- [AIM OF THE TASK]: Give back an exact copy of the lines from the start of the material through the line bearing "scene.collection.objects.link(lamp)". Include both ends and nothing else.

* BEGIN *

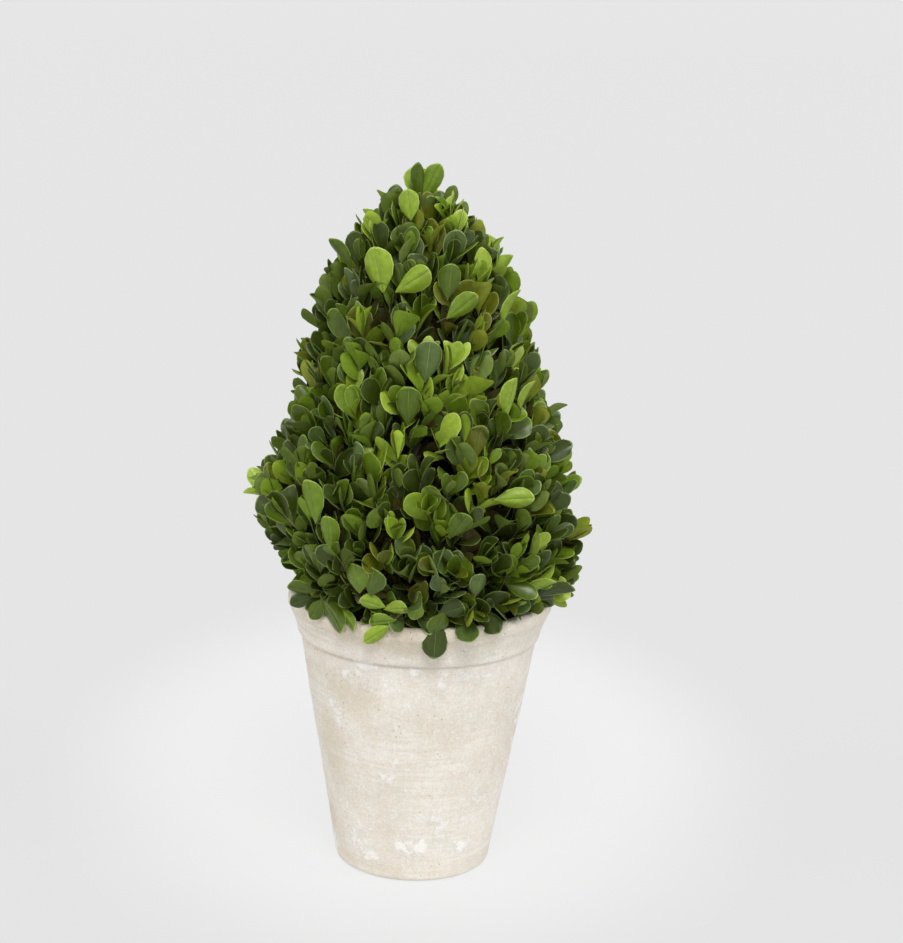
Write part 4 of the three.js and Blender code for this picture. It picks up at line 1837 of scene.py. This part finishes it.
class TOPIARY_OT_stage(bpy.types.Operator):
    """Set up the floor, the even light, three soft lamps and the camera"""

    bl_idname = "topiary.stage"
    bl_label = "Stage"

    def execute(self, context):
        stage = settings("stage")
        floor = new_object("studio_floor", cove_mesh(stage.backdrop))
        floor.data.materials.append(floor_finish(stage))
        self.light(stage, context.scene)
        self.place_camera(stage, context.scene)
        context.scene.view_settings.view_transform = "Standard"
        return {"FINISHED"}

    def light(self, stage, scene):
        """Even light from all round, and the soft lamps."""
        world = bpy.data.worlds.new("studio_light")
        world.use_nodes = True
        sky = world.node_tree.nodes["Background"]
        sky.inputs["Color"].default_value = (1, 1, 1, 1)
        sky.inputs["Strength"].default_value = stage.sky
        scene.world = world
        for name, way in LAMPS.items():
            light = bpy.data.lights.new(name, "SUN")
            light.energy = getattr(stage, name)
            light.angle = stage.lamp_size
            lamp = bpy.data.objects.new(name, light)
            lamp.rotation_euler = way.to_track_quat("Z", "Y").to_euler()
            scene.collection.objects.link(lamp)

    def place_camera(self, stage, scene):
        """A camera in front of the object that looks down on it and leans slightly."""
        pitch, yaw, roll = stage.camera_pitch, stage.camera_yaw, stage.camera_roll
        level = math.cos(pitch)
        forward = Vector((math.sin(yaw) * level, math.cos(yaw) * level, -math.sin(pitch)))
        right = forward.cross(UP).normalized()
        top = right.cross(forward)
        lean = Matrix.Rotation(-roll, 3, forward)
        axes = Matrix((lean @ right, lean @ top, -forward)).transposed()
        lens = bpy.data.cameras.new("camera")
        lens.lens = stage.lens
        lens.sensor_width = SENSOR_WIDTH
        lens.clip_end = CLIP_END
        camera = bpy.data.objects.new("camera", lens)
        camera.location = (0, -stage.camera_back, stage.camera_up)
        camera.rotation_euler = axes.to_euler()
        scene.collection.objects.link(camera)
        scene.camera = camera


# ---------------------------------------------------------------- sidebar and run


OPERATORS = (
    TOPIARY_OT_stage,
    TOPIARY_OT_pot,
    TOPIARY_OT_soil,
    TOPIARY_OT_wood,
    TOPIARY_OT_twigs,
    TOPIARY_OT_leaves,
)
GROUPS = {
    "pot": PotSettings,
    "wood": WoodSettings,
    "leaf": LeafSettings,
    "stage": StageSettings,
}


class TOPIARY_PT_sidebar(bpy.types.Panel):
    """Settings of the topiary, and the operators that build it"""

    bl_idname = "TOPIARY_PT_sidebar"
    bl_label = "Boxwood cone"
    bl_space_type = "VIEW_3D"
    bl_region_type = "UI"
    bl_category = "Topiary"

    def draw(self, context):
        for name, group in GROUPS.items():
            box = self.layout.box()
            box.label(text=name.capitalize())
            for setting in group.__annotations__:
                box.prop(settings(name), setting)
        for operator in OPERATORS:
            self.layout.operator(operator.bl_idname)


def register():
    for name, group in GROUPS.items():
        bpy.utils.register_class(group)
        setattr(bpy.types.Scene, f"topiary_{name}", bpy.props.PointerProperty(type=group))
    for operator in (*OPERATORS, TOPIARY_PT_sidebar):
        bpy.utils.register_class(operator)


def unregister():
    for operator in (TOPIARY_PT_sidebar, *OPERATORS[::-1]):
        bpy.utils.unregister_class(operator)
    for name, group in GROUPS.items():
        delattr(bpy.types.Scene, f"topiary_{name}")
        bpy.utils.unregister_class(group)


def main():
    register()
    bpy.ops.topiary.stage()
    bpy.ops.topiary.pot()
    bpy.ops.topiary.soil()
    bpy.ops.topiary.wood()
    bpy.ops.topiary.twigs()
    bpy.ops.topiary.leaves()


if __name__ == "__main__":
    main()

* END *

- [WRITTEN ANSWER]:
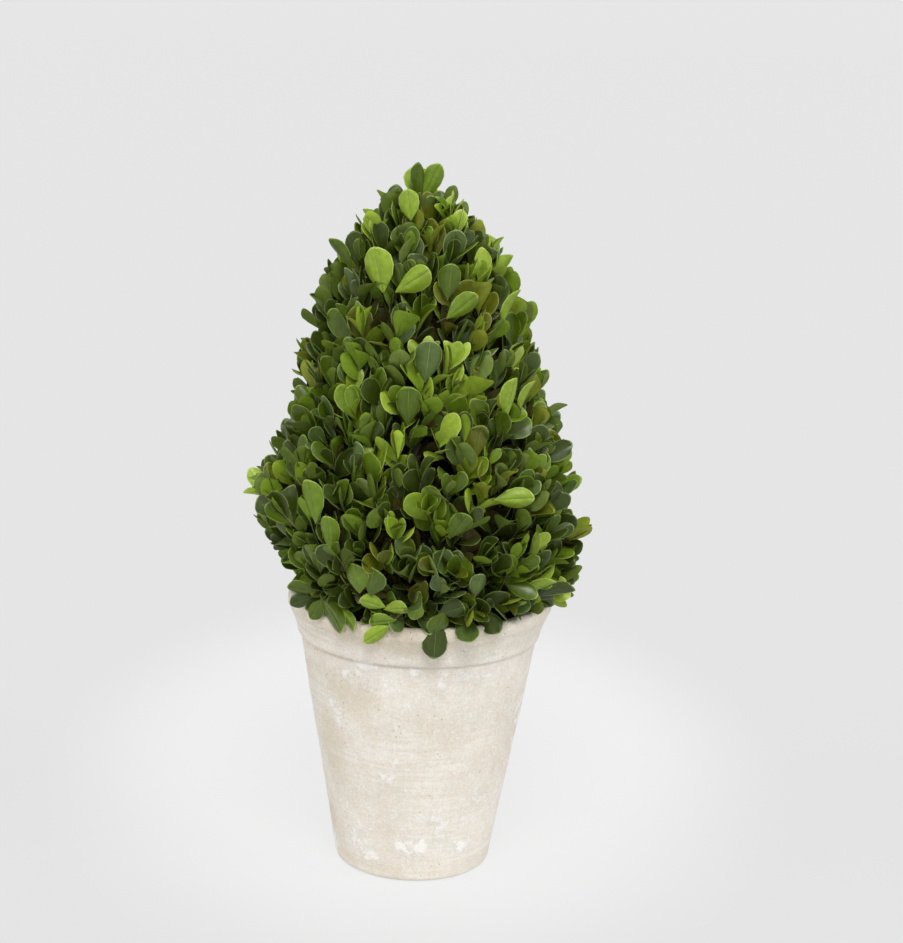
Write part 4 of the three.js and Blender code for this picture. It picks up at line 1837 of scene.py. This part finishes it.
class TOPIARY_OT_stage(bpy.types.Operator):
    """Set up the floor, the even light, three soft lamps and the camera"""

    bl_idname = "topiary.stage"
    bl_label = "Stage"

    def execute(self, context):
        stage = settings("stage")
        floor = new_object("studio_floor", cove_mesh(stage.backdrop))
        floor.data.materials.append(floor_finish(stage))
        self.light(stage, context.scene)
        self.place_camera(stage, context.scene)
        context.scene.view_settings.view_transform = "Standard"
        return {"FINISHED"}

    def light(self, stage, scene):
        """Even light from all round, and the soft lamps."""
        world = bpy.data.worlds.new("studio_light")
        world.use_nodes = True
        sky = world.node_tree.nodes["Background"]
        sky.inputs["Color"].default_value = (1, 1, 1, 1)
        sky.inputs["Strength"].default_value = stage.sky
        scene.world = world
        for name, way in LAMPS.items():
            light = bpy.data.lights.new(name, "SUN")
            light.energy = getattr(stage, name)
            light.angle = stage.lamp_size
            lamp = bpy.data.objects.new(name, light)
            lamp.rotation_euler = way.to_track_quat("Z", "Y").to_euler()
            scene.collection.objects.link(lamp)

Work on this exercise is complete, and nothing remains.